In a 2018 Facebook comment, captured by CNN, Greene responded "truth," to a comment comparing Obama to terrorist Osama bin Laden. The comment came in response to a post where Greene said the Obama presidency was "flooding our country and government with Muslims that don't like our American ways!!!!!"

In another video from 2019, saved by CNN's KFile, Greene spoke about going into Omar's and Tlaib's offices and saying all Muslims want to take away women's rights.

"Did you see the part where we went into Ilhan Omar and Rashida Tlaib's office?" Greene said. "I was like, so are you going to make me live under Sharia law? And I'm an American woman. Are you going to take away my equal rights?"

"They would in a heartbeat," responds another rally participant.

"Yeah," Greene responded. "They all, all, all Muslims. That's the goal of Islam. The goal of Islam is Sharia, and they want to conquer. They want to conquer America and we're not going to do it."

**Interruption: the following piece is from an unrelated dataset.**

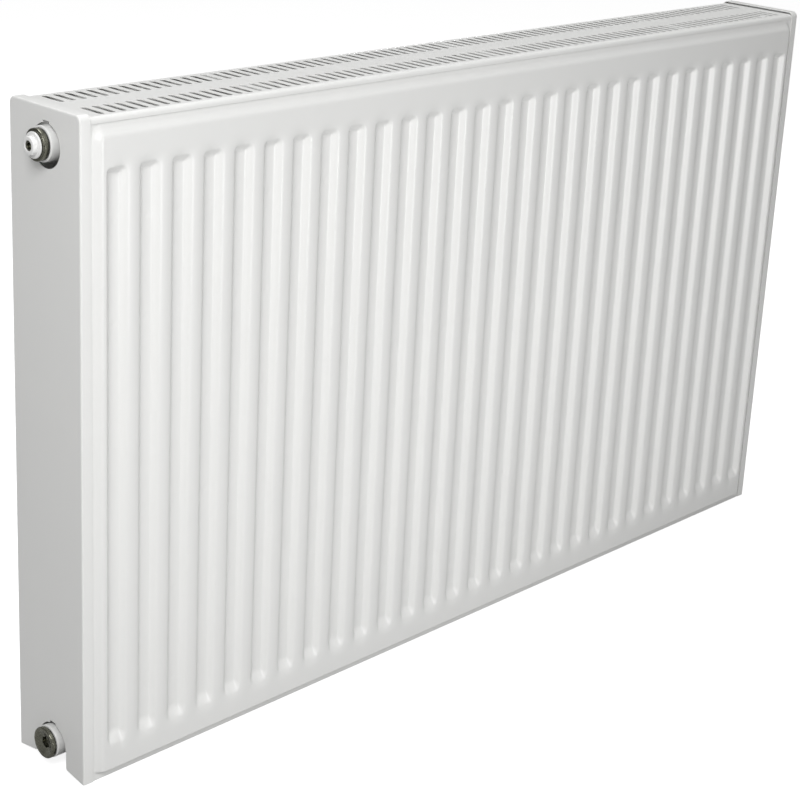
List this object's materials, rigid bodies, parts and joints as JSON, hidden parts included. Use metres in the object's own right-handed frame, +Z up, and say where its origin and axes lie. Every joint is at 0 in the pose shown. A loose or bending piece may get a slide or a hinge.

Greene directed anti-Muslim rhetoric at the American Muslim Women Political Action Committee in 2018.

"Wtf is their mission??? To make sure every women is dominated by Islam, is covered in sheets, loses our freedoms, and has to have our vaginas mutilated???," she wrote in 2018 on Facebook. Greene then liked a comment that the PAC was an "invasion" of our government. In another instance, Greene liked a comment saying "We don't need gun control! We need Muslim control!"

In 2018, she liked a tweet from an account that pushes anti-Semitic conspiracies suggesting intelligence services for the nation of Israel killed President John F. Kennedy. In another post from 2018, Greene wrote a theory that the deadly wildfires in California that year were caused by a laser from space, possibly controlled by the Rothschild investment bank. The Rothschilds are frequent targets of anti-Semitic conspiracy theories.

Greene has also called Soros, the Democratic donor and philanthropist, a "Nazi" and peddled a conspiracy that Soros is a Jew who "turned in his own people over to the Nazis"; Soros is a Holocaust survivor.

This story has been updated to reflect the House's vote to remove Greene from her committee assignments.